Se organizaron de forma solidaria en una gran familia cuyos lazos no ataban, sino que las fortalecía en su búsqueda de la libertad y esto, unido al amor entre ellas y hacia los demás, fue lo que las mantuvo activas.

Los beguinatos también eran espacios de enriquecimiento personal y crearon una corriente de espiritualidad que dotaron de tanta fuerza que influyeron en el misticismo de su tiempo y en el de los siglos siguientes. Las escritoras beguinas revolucionaron el concepto religioso, cuestionando el dogma dominante y, además, se atrevieron a predicar sus enseñanzas e ideales en la lengua del pueblo, las lenguas vernáculas.

Las místicas más destacadas desarrollaron una intensa actividad literaria y predicadora.
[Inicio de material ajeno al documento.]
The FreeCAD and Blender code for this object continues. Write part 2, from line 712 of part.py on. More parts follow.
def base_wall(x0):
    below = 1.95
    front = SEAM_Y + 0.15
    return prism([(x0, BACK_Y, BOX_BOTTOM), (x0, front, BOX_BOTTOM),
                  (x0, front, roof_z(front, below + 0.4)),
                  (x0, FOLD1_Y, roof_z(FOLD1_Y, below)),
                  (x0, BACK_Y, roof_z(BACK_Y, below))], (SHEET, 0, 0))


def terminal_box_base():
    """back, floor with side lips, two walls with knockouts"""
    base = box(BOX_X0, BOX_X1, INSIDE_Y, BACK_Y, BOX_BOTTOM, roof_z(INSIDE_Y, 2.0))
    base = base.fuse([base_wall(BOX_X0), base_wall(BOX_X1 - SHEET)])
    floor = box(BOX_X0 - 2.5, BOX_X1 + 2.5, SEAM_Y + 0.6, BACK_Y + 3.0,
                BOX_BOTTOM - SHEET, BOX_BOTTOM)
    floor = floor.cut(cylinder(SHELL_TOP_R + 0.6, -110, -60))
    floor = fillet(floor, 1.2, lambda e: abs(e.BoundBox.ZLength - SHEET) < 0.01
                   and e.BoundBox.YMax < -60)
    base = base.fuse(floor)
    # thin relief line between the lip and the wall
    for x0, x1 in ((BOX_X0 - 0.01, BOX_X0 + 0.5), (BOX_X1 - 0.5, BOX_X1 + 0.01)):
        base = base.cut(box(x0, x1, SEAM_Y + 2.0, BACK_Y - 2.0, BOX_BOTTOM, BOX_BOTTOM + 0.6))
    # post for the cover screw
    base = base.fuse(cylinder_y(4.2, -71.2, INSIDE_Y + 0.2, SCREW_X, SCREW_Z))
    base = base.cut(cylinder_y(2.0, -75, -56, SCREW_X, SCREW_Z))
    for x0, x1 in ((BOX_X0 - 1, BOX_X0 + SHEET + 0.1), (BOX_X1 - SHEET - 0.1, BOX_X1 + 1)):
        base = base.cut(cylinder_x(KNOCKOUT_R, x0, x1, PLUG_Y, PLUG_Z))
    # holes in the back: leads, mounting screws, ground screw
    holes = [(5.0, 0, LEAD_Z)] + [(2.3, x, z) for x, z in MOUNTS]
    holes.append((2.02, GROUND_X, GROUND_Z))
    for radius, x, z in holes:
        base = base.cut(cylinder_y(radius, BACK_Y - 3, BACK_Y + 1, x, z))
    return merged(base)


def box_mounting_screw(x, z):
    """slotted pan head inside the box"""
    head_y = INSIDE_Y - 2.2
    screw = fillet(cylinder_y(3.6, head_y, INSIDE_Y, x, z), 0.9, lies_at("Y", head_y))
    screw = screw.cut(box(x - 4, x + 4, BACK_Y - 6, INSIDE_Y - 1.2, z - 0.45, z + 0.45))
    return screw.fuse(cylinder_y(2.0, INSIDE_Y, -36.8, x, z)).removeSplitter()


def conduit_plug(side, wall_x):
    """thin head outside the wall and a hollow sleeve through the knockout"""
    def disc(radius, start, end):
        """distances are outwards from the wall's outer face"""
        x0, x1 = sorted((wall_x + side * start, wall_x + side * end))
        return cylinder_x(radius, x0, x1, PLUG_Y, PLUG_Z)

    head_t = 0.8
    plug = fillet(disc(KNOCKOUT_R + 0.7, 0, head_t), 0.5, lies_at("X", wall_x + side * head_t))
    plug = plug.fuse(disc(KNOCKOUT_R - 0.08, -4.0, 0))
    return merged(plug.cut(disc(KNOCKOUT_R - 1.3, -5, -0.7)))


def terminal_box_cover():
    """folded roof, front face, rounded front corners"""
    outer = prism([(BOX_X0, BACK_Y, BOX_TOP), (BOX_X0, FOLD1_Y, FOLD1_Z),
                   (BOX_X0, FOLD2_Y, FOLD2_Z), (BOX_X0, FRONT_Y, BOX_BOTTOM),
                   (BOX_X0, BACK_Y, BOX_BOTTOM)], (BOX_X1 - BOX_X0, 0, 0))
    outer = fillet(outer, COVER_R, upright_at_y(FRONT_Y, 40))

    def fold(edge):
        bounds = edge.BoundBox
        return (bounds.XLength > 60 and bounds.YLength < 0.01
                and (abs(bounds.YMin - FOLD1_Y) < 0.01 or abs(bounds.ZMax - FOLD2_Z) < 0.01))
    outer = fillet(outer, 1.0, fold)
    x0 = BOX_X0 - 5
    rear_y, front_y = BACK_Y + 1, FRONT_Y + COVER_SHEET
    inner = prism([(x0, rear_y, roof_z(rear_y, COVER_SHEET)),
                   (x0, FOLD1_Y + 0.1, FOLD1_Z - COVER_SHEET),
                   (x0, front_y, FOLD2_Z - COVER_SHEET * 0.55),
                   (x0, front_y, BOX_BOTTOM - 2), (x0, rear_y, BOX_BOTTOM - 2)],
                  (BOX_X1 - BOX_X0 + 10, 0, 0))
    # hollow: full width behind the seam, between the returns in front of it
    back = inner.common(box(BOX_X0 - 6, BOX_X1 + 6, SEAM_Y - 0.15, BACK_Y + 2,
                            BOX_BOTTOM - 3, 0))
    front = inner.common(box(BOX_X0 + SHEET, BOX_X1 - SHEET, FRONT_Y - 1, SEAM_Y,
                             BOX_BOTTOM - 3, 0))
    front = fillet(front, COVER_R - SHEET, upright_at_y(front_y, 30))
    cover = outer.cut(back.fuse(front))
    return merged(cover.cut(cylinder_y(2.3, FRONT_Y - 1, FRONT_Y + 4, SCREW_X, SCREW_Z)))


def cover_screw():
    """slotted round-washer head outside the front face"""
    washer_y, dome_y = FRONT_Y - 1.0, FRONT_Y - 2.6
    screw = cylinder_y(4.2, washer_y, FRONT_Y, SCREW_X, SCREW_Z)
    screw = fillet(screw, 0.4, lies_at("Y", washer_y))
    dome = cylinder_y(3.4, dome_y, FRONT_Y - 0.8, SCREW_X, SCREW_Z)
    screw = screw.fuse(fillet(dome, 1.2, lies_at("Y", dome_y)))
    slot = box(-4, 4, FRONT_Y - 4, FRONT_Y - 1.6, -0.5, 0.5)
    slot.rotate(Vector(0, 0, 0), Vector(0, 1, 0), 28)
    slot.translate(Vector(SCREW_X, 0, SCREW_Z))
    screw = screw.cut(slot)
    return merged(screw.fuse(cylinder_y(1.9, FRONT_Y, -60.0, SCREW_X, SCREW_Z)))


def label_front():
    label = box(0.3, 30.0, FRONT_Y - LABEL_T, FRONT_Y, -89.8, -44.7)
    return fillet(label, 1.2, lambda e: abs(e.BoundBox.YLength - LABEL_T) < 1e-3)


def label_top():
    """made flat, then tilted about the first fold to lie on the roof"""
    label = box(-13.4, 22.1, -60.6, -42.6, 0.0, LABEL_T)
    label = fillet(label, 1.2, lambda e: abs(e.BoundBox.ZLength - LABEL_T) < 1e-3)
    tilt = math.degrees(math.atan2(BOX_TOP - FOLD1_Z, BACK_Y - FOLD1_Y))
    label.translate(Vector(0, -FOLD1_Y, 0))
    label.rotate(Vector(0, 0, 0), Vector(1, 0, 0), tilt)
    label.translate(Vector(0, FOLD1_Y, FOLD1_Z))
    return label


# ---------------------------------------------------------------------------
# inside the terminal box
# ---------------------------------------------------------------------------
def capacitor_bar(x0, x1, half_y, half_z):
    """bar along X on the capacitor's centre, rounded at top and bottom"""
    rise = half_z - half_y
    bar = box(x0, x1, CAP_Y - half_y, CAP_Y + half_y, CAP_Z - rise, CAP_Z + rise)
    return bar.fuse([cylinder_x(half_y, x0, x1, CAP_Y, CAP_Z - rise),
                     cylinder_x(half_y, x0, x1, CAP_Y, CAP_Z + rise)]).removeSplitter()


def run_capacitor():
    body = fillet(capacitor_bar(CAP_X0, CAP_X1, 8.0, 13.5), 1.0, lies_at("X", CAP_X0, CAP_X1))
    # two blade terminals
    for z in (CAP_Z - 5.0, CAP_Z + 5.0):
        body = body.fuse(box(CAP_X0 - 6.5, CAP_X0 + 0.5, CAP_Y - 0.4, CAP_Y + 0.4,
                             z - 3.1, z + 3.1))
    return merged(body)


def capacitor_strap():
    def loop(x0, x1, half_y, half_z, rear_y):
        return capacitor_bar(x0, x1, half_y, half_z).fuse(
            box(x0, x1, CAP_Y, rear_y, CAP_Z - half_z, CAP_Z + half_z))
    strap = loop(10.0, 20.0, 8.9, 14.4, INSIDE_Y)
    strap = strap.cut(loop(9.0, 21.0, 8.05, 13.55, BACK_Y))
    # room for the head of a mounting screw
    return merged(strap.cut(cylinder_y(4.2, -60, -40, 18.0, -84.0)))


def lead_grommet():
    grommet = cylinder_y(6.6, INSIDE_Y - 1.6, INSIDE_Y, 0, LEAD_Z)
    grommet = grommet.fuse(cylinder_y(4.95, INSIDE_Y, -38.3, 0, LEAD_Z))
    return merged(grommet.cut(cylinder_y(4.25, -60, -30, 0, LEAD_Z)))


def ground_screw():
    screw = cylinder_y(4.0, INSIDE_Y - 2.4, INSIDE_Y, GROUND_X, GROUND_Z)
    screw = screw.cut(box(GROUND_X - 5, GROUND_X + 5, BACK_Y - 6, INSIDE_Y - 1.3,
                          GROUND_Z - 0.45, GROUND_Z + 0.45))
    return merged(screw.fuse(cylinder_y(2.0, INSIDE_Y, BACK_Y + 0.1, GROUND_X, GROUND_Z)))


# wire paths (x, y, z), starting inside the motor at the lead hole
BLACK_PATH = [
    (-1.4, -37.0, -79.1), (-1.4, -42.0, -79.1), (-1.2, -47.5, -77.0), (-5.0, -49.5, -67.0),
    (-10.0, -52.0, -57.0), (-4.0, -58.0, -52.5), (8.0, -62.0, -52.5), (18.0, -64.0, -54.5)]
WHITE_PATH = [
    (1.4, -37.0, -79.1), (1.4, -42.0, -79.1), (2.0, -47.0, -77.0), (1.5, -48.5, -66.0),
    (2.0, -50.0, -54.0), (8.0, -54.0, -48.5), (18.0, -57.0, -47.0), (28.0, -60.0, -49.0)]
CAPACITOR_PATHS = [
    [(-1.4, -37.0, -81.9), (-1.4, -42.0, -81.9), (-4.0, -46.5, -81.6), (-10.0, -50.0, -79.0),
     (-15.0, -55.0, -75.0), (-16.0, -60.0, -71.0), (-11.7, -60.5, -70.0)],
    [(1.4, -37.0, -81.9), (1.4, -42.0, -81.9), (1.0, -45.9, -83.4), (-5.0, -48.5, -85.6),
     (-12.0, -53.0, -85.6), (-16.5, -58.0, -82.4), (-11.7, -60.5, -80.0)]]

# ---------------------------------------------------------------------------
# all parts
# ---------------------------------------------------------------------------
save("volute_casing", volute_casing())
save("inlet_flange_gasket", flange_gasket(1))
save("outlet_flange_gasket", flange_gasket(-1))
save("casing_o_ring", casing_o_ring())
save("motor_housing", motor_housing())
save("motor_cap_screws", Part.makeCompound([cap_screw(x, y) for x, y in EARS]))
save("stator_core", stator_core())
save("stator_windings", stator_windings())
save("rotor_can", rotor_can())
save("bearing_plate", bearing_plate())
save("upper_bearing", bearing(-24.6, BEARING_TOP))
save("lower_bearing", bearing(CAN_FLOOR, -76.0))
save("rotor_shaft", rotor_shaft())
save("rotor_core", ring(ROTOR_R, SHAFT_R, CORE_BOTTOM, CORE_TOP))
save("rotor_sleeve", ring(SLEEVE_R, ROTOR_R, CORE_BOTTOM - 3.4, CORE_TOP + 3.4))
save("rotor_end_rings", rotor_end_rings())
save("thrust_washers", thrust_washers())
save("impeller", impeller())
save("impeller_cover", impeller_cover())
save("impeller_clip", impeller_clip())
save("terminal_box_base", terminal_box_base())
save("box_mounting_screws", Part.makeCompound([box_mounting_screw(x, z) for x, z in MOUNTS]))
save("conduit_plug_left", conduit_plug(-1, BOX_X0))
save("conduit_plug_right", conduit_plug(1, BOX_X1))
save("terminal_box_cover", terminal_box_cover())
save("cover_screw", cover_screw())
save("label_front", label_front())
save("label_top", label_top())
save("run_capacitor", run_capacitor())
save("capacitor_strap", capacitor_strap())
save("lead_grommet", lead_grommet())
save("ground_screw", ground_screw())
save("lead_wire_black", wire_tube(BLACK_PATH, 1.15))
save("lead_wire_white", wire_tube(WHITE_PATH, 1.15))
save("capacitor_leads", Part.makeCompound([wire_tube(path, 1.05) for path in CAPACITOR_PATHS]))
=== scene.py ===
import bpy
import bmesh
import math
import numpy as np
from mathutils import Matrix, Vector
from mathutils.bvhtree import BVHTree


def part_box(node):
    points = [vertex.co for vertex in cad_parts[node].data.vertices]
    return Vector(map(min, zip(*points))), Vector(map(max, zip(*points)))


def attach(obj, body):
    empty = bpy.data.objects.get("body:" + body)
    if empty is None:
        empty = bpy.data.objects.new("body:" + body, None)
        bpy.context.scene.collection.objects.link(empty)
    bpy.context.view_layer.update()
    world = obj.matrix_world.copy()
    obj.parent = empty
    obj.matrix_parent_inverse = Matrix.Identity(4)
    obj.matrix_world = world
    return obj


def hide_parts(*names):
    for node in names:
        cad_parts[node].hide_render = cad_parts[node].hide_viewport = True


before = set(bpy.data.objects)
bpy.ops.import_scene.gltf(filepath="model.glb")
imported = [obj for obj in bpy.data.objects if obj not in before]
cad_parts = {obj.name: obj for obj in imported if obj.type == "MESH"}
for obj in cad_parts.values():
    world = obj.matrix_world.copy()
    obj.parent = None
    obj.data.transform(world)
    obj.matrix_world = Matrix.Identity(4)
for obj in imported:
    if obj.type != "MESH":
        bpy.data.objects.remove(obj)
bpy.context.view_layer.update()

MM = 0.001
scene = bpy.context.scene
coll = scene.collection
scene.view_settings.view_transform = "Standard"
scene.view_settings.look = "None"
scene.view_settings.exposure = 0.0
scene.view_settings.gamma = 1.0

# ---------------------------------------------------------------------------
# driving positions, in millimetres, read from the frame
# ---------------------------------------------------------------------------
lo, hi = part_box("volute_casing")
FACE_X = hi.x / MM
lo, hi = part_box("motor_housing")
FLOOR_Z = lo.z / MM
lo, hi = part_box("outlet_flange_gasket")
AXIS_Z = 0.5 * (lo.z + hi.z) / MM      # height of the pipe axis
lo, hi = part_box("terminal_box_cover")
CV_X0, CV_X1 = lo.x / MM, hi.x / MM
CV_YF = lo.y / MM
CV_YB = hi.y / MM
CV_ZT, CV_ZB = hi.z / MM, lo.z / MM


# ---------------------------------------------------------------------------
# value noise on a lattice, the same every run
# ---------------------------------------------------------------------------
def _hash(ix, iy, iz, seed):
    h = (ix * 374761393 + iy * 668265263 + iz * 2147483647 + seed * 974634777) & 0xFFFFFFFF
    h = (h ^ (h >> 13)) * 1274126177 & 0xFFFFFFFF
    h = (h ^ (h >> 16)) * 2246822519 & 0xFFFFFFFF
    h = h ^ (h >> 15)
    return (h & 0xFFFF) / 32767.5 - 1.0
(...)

Tuvieron que luchar contra dos grandes obstáculos: como laicas, se las juzgaba incompetentes en temas religiosos; como mujeres, debían hacerse perdonar el uso de la autoría al escribir, ejercicio exclusivo del hombre en aquella época.
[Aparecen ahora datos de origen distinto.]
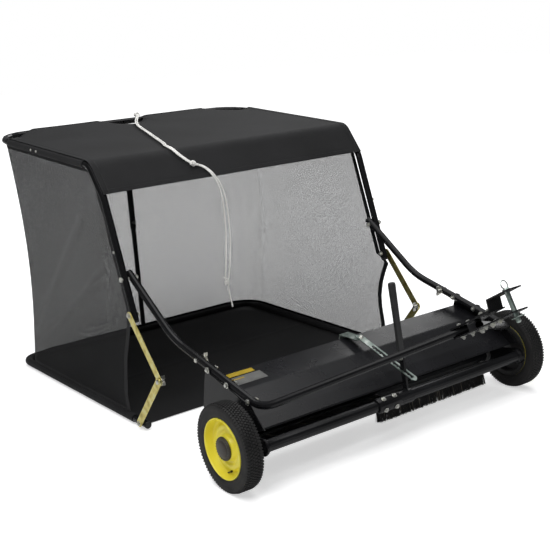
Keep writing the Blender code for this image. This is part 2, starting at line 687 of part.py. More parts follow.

La Regla de los Auténticos Amantes es el texto medieval más extenso sobre cómo entendían la vida las beguinas. Fue redactado por un autor o autora anónima hacia 1300.

Hadewijch de Amberes, considerada la primera autora en lengua neerlandesa, habla del amor místico con el lenguaje de los trovadores. Inauguró la poesía mística 'cortés' y un movimiento llamado las 'trovadoras de Dios'. Sus escritos se basan en sus propias experiencias místicas, aunque también nos han llegado cartas y poesías. Tuvo que huir cuando su actividad literaria empezó a suscitar sospechas.
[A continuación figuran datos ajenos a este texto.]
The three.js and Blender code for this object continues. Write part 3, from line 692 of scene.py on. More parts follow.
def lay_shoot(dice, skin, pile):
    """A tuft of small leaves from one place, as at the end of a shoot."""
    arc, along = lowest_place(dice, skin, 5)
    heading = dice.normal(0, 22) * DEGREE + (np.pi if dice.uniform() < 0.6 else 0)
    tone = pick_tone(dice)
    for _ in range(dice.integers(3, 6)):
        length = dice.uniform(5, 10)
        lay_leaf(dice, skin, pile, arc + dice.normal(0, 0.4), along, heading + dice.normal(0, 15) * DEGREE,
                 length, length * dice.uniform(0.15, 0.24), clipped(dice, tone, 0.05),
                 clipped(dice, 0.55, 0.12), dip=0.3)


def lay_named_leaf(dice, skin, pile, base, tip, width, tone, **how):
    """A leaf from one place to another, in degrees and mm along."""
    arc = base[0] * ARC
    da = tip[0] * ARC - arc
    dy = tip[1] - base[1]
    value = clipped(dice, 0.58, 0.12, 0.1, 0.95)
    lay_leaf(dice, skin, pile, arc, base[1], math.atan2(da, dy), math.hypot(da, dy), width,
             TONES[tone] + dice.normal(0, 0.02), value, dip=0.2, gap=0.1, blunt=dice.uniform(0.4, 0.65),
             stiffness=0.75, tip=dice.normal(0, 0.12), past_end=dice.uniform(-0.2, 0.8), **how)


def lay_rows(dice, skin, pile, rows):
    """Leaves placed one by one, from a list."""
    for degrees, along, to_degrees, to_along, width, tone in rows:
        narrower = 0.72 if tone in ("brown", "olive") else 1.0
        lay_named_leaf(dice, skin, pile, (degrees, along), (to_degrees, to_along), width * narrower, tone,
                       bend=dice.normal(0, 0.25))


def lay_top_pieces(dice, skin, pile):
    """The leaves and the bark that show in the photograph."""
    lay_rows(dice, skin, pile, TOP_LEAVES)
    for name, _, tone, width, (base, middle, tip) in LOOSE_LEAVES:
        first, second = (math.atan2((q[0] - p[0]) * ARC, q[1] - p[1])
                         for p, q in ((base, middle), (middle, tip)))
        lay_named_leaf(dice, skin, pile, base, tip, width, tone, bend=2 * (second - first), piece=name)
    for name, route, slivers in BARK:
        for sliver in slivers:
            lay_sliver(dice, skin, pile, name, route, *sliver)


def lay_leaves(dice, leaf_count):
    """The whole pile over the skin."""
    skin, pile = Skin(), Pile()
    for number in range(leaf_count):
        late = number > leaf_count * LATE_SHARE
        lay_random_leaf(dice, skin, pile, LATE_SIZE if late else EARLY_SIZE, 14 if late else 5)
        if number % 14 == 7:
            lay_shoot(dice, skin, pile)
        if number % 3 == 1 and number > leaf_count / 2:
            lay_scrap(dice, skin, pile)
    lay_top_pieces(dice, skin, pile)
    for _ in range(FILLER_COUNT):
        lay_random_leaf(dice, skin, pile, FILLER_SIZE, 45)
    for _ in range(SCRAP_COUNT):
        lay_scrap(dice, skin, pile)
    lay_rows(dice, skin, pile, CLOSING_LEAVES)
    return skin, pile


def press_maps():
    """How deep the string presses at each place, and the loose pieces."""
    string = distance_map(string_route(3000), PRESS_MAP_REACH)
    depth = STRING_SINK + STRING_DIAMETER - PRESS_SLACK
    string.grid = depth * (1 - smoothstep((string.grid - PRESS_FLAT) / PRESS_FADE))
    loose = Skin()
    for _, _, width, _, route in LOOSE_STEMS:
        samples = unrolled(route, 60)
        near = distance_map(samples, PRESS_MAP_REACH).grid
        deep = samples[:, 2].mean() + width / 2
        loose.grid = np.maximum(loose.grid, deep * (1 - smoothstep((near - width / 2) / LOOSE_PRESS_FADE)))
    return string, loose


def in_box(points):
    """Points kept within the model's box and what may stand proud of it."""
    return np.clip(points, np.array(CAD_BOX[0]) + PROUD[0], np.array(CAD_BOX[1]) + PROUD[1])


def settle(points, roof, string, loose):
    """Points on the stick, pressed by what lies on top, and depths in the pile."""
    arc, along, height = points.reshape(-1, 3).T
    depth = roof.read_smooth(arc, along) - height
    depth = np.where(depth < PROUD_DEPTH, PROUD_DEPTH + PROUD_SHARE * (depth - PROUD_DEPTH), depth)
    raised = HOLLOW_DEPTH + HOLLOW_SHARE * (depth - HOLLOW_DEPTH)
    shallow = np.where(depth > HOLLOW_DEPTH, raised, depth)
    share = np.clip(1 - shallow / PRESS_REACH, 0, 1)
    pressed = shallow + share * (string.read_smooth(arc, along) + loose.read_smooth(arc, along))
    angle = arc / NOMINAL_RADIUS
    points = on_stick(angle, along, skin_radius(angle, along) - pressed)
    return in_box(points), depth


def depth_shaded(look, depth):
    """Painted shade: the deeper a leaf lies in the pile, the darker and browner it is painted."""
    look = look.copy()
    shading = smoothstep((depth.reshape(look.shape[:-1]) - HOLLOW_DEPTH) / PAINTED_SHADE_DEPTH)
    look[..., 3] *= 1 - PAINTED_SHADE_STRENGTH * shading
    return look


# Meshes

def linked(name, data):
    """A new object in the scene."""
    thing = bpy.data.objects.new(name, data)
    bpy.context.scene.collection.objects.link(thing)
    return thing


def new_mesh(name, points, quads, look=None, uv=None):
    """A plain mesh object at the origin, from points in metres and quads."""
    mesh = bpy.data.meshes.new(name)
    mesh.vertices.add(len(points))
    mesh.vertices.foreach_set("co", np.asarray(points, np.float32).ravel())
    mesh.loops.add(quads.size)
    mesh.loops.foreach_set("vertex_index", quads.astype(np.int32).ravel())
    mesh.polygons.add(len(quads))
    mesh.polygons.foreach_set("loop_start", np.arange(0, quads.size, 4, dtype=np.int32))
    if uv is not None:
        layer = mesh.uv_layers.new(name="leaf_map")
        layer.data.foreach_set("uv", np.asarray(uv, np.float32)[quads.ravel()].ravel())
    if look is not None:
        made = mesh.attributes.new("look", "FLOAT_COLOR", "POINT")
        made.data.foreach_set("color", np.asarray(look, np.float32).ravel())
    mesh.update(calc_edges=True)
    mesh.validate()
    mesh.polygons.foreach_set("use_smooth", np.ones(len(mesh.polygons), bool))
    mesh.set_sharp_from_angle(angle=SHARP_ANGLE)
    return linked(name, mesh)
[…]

Mechthild de Magdeburg nos invita a recorrer los caminos del amor en La Luz que fluye de la Divinidad, testimonio femenino místico más antiguo en lengua alemana. Fue acusada de hereje por sus críticas a la decadencia moral del clero y acabó integrándose en un monasterio del Císter, orden que desde el siglo XII muestra su apoyo a las Mulieres Religiosae.

Marguerite Porete, quien se negó a retractarse de su libro El Espejo de las Almas Simples, un itinerario hacia la unión con Dios, fue quemada en París en 1300.

Beatriz de Nazaret, María de Oignies, Lutgarda de Tongeren, Juliana de Lieja son otras de las muchas beguinas ilustres de las que nos han quedado escritos.

Eran mujeres valientes y coherentes que crearon cultura, que necesitaban expresarse mediante la escritura y la oralidad. Eran innovadoras, transgresoras de los límites impuestos y uno de los primeros movimientos de liberación de la mujer, pero al desobedecer y resistirse a la autoridad de la Iglesia y del hombre incurrieron en la peor de las herejías.